Three-decade quest backs physics' 'Standard Model'
Scientists on Wednesday said that after a nearly three-decade bid they had detected a telltale change in a sub-atomic particle, further backing a key theory about the Universe.
Researchers at the world's biggest particle collider said they had observed an extremely rare event—the decay of the neutral B meson into a pair of muons, the heavy cousins of electrons.
The results provide further support for the so-called Standard Model, the conceptual framework for the particles and forces that constitute the cosmos, they said in the journal Nature.
Neutral B mesons are unstable composites of two kinds of particles called quarks, bound by the "strong" force.
Their decay into muons is predicted under the Standard Model. But getting evidence to confirm the prediction has been a puzzler since the mid-1980s.
For one thing, neutral B mesons themselves are produced in extreme conditions—in particle colliders or in cosmic-ray interactions, for instance—which makes them hard or very costly to study.

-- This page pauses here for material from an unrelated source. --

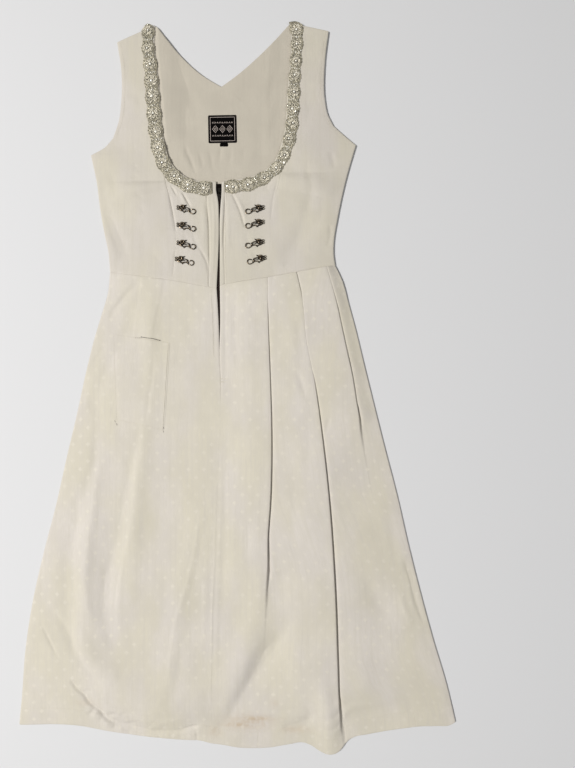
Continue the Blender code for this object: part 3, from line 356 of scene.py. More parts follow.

And the transition into muons only occurs about four times in every billion "decays."
Rival teams at CERN's Large Hadron Collider (LHC)—the massive underground lab near Geneva that straddles the Franco-Swiss border—worked separately on detecting the elusive event.
They released individual results in July 2013, but, separately, the data batches fell just short of the demanding threshold of accuracy for claiming a discovery.
Their combined analysis, now published in the benchmark peer-reviewed science journal, "easily exceeds this requirement," the European Organisation for Nuclear Research (CERN) said in a statement.
The paper said the experiments showed that Standard Model, which dates to the 1970s, had cleared another hurdle but others lay ahead.
"In the course of the past few decades, the Standard Model has passed critical tests derived from experiment, but it does not address some profound questions about the nature of the Universe," the authors said.
The framework does not, for instance, explain dark matter, the stuff that composes nearly 85 percent of the mass in the cosmos and is currently only detectable through its gravitational effect on visible matter.
The quest to understand dark matter is one of the priorities of the current work programme at the LHC, which began last month after a two-year upgrade.
The collider comprises a ring-shaped tunnel where proton beams are whizzed around in opposite directions at speeds approaching that of light.
At four locations in the tunnel, powerful magnets bend the beams, bringing them together so that some of the protons smash together—a brief, intense collision.
The sub-atomic rubble that results is then analysed to look for novel particles or clues about known ones.
In 2012, the LHC confirmed the Higgs Boson, the long-sought Standard Model particle that confers mass.
It earned the 2013 Nobel physics prize for two of the scientists who back in 1964 had theorised the boson's existence.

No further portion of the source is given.